**** Data for this exercise

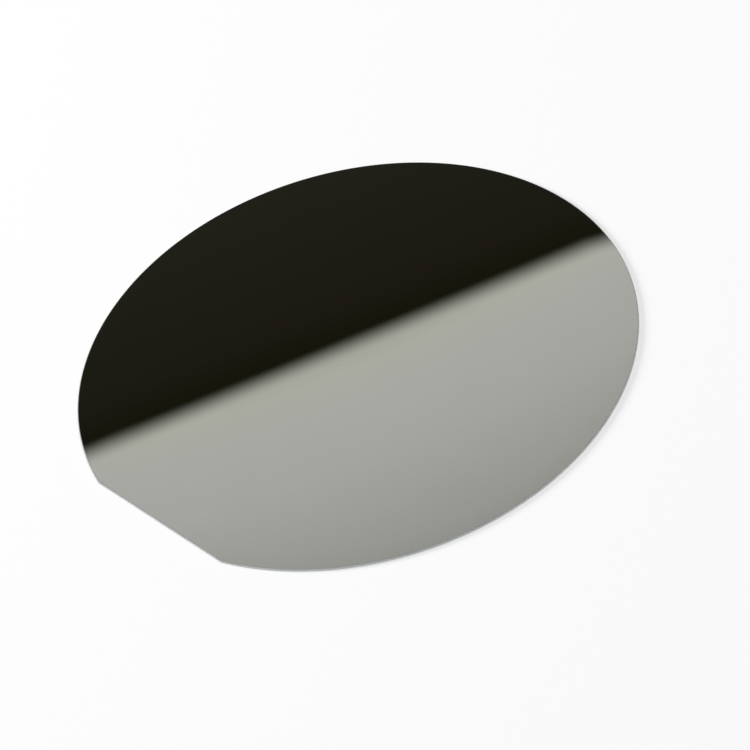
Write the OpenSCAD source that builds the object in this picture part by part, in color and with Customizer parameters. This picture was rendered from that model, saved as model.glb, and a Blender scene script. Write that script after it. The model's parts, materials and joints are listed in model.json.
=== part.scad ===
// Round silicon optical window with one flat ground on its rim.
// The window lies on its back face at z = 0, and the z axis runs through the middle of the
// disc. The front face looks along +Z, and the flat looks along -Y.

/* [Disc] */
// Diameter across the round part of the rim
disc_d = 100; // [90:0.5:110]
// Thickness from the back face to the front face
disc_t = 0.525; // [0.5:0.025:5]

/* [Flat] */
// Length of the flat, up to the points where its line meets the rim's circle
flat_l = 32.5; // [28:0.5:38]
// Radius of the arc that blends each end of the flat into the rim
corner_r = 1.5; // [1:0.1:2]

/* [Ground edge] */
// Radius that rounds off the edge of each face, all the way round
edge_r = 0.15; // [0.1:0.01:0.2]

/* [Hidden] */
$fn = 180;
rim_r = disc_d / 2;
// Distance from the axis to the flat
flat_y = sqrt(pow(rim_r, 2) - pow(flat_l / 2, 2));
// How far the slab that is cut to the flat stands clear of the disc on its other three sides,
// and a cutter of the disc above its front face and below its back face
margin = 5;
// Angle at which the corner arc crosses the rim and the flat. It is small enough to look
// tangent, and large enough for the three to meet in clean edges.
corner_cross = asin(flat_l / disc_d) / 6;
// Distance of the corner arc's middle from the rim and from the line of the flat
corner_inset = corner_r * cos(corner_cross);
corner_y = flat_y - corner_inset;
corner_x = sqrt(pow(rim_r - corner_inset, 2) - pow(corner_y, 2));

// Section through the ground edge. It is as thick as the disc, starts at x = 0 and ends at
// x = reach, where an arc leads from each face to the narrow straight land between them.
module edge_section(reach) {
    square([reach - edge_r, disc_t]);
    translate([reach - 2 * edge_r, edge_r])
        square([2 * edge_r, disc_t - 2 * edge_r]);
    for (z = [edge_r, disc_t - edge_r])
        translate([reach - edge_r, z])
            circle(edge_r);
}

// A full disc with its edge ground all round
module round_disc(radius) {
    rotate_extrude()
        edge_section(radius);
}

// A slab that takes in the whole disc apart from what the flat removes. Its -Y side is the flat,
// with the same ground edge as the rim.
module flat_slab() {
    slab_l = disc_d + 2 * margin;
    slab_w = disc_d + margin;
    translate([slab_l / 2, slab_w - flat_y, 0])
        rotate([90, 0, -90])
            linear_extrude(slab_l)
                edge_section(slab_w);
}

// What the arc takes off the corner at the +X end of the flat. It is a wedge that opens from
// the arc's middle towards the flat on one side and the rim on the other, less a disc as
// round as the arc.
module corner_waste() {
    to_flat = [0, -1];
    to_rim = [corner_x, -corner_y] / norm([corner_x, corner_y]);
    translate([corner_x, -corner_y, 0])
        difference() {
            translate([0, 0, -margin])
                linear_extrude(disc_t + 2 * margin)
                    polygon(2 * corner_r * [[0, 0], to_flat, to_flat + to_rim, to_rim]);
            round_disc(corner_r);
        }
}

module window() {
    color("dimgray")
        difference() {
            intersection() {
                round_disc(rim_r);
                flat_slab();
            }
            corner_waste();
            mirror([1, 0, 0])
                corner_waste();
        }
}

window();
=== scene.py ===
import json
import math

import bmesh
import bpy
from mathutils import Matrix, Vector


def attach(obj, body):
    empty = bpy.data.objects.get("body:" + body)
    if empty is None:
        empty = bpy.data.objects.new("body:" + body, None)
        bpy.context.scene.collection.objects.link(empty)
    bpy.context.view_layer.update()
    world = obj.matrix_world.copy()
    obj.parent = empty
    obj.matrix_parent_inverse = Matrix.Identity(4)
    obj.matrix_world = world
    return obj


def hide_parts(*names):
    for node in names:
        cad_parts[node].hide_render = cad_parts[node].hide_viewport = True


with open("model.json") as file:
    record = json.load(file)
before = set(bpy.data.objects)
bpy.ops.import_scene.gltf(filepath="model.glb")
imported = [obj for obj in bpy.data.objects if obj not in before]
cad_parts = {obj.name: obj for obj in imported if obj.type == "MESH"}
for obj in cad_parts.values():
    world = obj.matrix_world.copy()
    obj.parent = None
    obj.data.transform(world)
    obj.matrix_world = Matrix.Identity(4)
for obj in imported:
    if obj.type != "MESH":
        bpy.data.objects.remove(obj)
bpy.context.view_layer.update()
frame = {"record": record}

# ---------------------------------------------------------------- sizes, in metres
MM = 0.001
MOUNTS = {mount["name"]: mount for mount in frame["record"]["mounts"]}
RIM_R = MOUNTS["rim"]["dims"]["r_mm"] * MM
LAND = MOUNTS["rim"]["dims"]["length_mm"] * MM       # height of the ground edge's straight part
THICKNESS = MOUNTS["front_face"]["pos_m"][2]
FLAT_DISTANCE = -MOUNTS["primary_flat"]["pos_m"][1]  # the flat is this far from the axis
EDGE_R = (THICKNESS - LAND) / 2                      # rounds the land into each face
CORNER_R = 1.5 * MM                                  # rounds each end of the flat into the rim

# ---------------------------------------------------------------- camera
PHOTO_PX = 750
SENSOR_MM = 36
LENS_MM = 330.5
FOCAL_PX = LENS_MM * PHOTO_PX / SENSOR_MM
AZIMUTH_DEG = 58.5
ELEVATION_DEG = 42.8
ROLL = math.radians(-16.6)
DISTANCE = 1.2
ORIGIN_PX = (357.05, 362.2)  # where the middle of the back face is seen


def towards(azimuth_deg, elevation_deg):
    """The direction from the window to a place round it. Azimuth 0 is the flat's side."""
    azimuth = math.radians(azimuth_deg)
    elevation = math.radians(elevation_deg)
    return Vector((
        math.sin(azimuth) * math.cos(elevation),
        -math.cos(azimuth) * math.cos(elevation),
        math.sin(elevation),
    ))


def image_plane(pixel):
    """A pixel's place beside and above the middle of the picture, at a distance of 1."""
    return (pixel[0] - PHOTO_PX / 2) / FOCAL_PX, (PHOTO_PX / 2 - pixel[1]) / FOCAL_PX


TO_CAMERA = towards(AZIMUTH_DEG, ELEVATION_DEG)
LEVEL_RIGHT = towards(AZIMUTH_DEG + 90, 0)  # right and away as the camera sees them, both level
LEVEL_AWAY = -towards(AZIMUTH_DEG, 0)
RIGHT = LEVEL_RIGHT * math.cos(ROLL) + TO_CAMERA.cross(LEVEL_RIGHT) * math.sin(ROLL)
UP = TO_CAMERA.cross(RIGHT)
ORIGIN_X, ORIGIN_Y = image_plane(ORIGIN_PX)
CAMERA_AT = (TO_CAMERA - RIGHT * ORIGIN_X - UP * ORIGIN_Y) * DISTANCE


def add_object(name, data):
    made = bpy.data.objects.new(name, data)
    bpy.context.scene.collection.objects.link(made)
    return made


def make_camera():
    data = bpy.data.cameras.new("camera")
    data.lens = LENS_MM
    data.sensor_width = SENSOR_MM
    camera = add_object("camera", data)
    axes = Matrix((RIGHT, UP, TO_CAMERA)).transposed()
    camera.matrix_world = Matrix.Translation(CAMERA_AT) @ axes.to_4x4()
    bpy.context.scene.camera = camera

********
**** Data for this exercise

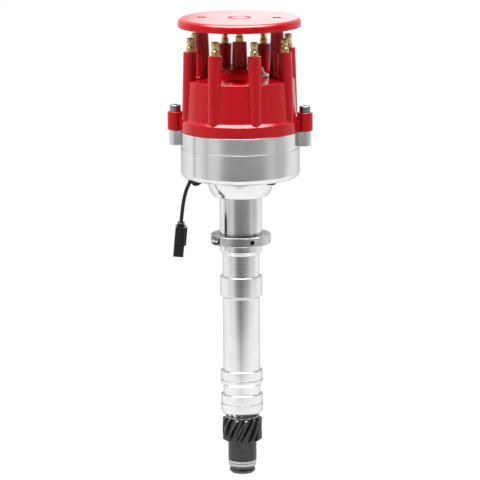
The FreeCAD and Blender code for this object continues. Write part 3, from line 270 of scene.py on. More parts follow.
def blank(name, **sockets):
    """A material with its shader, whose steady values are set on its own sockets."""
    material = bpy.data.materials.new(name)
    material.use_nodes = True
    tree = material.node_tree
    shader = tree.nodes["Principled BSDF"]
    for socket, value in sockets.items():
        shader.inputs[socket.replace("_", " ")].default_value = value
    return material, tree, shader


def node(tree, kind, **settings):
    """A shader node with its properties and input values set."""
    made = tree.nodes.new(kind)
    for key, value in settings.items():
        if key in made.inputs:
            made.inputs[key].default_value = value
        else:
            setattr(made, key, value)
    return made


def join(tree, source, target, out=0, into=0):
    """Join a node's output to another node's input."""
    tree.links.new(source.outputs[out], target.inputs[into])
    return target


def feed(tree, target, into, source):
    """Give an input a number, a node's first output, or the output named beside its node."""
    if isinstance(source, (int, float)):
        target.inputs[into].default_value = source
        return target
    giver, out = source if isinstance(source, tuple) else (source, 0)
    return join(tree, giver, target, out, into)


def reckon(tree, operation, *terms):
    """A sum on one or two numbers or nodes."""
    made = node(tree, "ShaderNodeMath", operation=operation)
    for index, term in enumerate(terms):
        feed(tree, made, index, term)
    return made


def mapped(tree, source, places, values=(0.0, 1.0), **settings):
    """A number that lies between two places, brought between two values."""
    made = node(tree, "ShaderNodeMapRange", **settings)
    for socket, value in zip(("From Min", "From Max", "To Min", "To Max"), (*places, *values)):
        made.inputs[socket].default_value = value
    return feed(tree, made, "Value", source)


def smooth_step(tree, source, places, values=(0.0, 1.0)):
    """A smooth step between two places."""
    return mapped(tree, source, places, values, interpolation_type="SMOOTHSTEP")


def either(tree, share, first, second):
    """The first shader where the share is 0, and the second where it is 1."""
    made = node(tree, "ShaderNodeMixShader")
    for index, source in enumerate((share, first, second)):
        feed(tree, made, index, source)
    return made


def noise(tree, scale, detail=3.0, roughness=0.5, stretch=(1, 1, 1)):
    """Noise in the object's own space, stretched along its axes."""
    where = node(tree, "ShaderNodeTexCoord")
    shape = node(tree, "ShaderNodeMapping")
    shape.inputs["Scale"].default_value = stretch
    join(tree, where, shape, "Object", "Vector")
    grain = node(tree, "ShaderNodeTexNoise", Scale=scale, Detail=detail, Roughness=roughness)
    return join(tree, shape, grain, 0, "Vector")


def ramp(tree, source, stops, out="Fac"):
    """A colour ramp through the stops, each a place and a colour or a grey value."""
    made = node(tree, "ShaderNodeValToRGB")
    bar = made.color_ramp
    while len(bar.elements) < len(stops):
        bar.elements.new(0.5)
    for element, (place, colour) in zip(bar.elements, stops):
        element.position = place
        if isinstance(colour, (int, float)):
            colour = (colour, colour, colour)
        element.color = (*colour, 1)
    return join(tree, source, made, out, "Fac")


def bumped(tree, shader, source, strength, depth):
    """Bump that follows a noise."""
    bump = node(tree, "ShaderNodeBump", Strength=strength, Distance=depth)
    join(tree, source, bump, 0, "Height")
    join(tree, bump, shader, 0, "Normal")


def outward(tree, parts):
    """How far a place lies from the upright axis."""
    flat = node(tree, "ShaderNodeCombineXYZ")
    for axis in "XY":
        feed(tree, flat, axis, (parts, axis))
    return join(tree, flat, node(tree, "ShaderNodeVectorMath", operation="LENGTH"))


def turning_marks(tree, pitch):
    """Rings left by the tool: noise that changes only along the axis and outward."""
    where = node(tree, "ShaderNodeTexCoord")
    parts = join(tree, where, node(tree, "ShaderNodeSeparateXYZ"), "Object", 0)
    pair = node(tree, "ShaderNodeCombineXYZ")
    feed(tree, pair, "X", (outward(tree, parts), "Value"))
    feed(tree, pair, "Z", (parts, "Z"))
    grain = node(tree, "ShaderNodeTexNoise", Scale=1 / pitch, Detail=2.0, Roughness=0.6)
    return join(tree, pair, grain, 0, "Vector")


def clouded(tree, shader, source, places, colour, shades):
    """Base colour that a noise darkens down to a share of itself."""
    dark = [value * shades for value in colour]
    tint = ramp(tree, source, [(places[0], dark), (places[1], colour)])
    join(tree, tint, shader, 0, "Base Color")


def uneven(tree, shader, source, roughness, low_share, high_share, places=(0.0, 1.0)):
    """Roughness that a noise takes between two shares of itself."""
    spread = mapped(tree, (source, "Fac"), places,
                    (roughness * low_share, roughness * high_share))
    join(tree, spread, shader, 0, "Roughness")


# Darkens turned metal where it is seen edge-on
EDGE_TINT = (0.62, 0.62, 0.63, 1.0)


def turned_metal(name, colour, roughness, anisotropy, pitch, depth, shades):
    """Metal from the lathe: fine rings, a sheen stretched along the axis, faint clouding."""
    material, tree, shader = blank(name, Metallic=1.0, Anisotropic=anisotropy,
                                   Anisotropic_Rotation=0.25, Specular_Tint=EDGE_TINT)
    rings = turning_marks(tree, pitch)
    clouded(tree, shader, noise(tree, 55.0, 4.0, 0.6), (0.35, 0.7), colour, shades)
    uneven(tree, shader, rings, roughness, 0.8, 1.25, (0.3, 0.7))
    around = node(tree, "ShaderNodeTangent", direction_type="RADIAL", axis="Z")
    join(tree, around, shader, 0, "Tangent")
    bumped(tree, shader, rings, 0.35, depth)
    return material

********

**Directive**: Using the entries shown above, reproduce verbatim the lines from the line bearing "flat_slab();" to the line bearing "bpy.data.objects.remove(obj)", inclusive.

**Reply**:
                flat_slab();
            }
            corner_waste();
            mirror([1, 0, 0])
                corner_waste();
        }
}

window();
=== scene.py ===
import json
import math

import bmesh
import bpy
from mathutils import Matrix, Vector


def attach(obj, body):
    empty = bpy.data.objects.get("body:" + body)
    if empty is None:
        empty = bpy.data.objects.new("body:" + body, None)
        bpy.context.scene.collection.objects.link(empty)
    bpy.context.view_layer.update()
    world = obj.matrix_world.copy()
    obj.parent = empty
    obj.matrix_parent_inverse = Matrix.Identity(4)
    obj.matrix_world = world
    return obj


def hide_parts(*names):
    for node in names:
        cad_parts[node].hide_render = cad_parts[node].hide_viewport = True


with open("model.json") as file:
    record = json.load(file)
before = set(bpy.data.objects)
bpy.ops.import_scene.gltf(filepath="model.glb")
imported = [obj for obj in bpy.data.objects if obj not in before]
cad_parts = {obj.name: obj for obj in imported if obj.type == "MESH"}
for obj in cad_parts.values():
    world = obj.matrix_world.copy()
    obj.parent = None
    obj.data.transform(world)
    obj.matrix_world = Matrix.Identity(4)
for obj in imported:
    if obj.type != "MESH":
        bpy.data.objects.remove(obj)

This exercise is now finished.